S’il est plus efficace sur le plan génétique, le prélèvement d’ADN par le sang est aussi plus contraignant. Les risques d’infection à la suite d’une ponction de la veine sont plus importants dans les milieux tropicaux, sans compter les risques de blessure dus à la méthode elle-même. De plus, si les avis divergent quant au stress qu’une prise de sang impose à l’animal, la méthode requiert une manipulation plus longue de celui-ci, qui est elle-même particulièrement stressante pour certaines espèces sensibles, et notamment les plus jeunes individus. Enfin, prélever le sang impose un certain coût et une certaine organisation sur le terrain et lors du transport, tandis que les échantillons buccaux, qui se conservent secs, représentent une méthode accessible en toutes conditions. Certaines informations sur la physiologie, l’écologie ou la biologie des espèces (taux hormonaux, paramètres immunologiques, présence de malarias aviaires, etc.) ne peuvent cependant être obtenues qu’à partir échantillons sanguins.
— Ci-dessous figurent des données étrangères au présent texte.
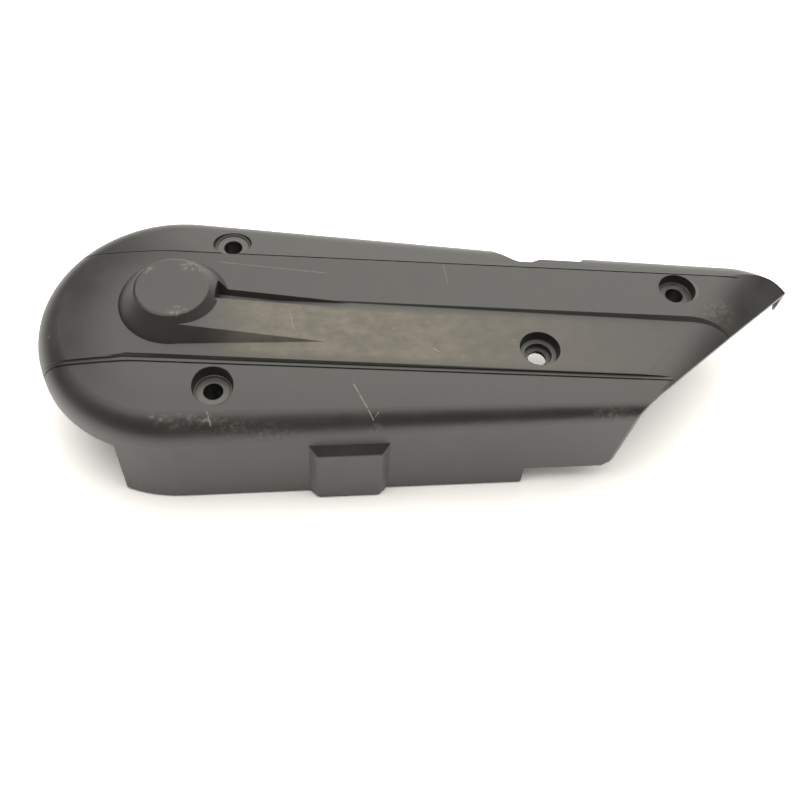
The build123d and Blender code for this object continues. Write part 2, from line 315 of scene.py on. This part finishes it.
@dataclass(frozen=True)
class Scratch:
    """Thin light line on the top of the cover, in plan, in millimetres."""

    start: tuple[float, float]
    end: tuple[float, float]
    width: float
    strength: float
    core: float = 0.3

    def mask(self, point: Point) -> Sock:
        """Strength of the scratch at the shaded point.

        Args:
            point: The shaded point.

        Returns:
            0 off the scratch, up to its strength within the core share of its width.
        """
        dx = self.end[0] - self.start[0]
        dy = self.end[1] - self.start[1]
        off_x = point.x - self.start[0]
        off_y = point.y - self.start[1]
        along = ((off_x * dx + off_y * dy) / (dx * dx + dy * dy)).high(0.0).low(1.0)
        gap_x = off_x - along * dx
        gap_y = off_y - along * dy
        gap = (gap_x * gap_x + gap_y * gap_y) ** 0.5
        return gap.above(self.width, self.core * self.width) * self.strength


@dataclass(frozen=True)
class LighterPatch:
    """Soft round lighter patch, in plan, in millimetres: worn plastic, and on the near bend also painted
    light that lifts the bend's shade.
    """

    place: tuple[float, float]
    radius: tuple[float, float]
    strength: float

    def mask(self, point: Point) -> Sock:
        """Strength of the patch at the shaded point.

        Args:
            point: The shaded point.

        Returns:
            Its strength in the middle, falling to 0.
        """
        over_x = (point.x - self.place[0]) / self.radius[0]
        over_y = (point.y - self.place[1]) / self.radius[1]
        return (over_x * over_x + over_y * over_y).above(1.0, 0.0) * self.strength


@dataclass(frozen=True)
class PaintedSeatLight:
    """Painted light on a screw hole's seat: a lighter ring, in plan, in millimetres."""

    place: tuple[float, float]
    outer: float
    strength: float
    inner: float = 4.6
    soft: float = 0.3

    def mask(self, point: Point) -> Sock:
        """Strength of the ring at the shaded point.

        Args:
            point: The shaded point.

        Returns:
            Its strength between the two radii, falling to 0 over soft inside each.
        """
        over_x = point.x - self.place[0]
        over_y = point.y - self.place[1]
        reach = (over_x * over_x + over_y * over_y) ** 0.5
        past_hole = reach.above(self.inner, self.inner + self.soft)
        return past_hole * reach.above(self.outer, self.outer - self.soft) * self.strength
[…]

En définitive, le choix de la méthode d’échantillonnage qui sera utilisée résulte d’une évaluation du meilleur ratio entre le besoin d’informations et la contrainte imposée par la méthode, à la fois pour les chercheurs et pour l’animal. Les auteurs de l’étude suggèrent d’ailleurs un compromis dans le cas d’études prenant en compte un effectif important d’individus, avec des échantillonnages salivaires sur l’ensemble de la population et des prises de sang uniquement sur certains individus choisis au hasard.

 

Référence

Cambrone, C., Motreuil, S., Reyes, F.O., Landestroy, M.A., Cézilly, F. & Bézault, E. (2022). Obtaining DNA samples from sensitive and endangered bird species: a comparison of saliva and blood samples. Ardeola, 69, 311-326.

 

A propos de l’auteur

Christopher Cambrone a suivi un master spécialisé en écologie comportementale à l’Université de Bourgogne Franche-Comté (Dijon) en terminant major de sa promotion. Il est l’un des premiers étudiants à être entré dans le programme Caribaea Initiative, dès sa première année de master, durant laquelle il a initié ses travaux de recherche sur le pigeon à couronne blanche et le pigeon à cou rouge. Il a continué à travailler sur la biologie et la génétique des populations de ces deux espèces de pigeons durant son doctorat, également co-financé par Caribaea Initiative. Il est maintenant impliqué dans de nombreux projets de l’association, en particulier le projet MERCI pour lequel il est le coordinateur scientifique en Guadeloupe.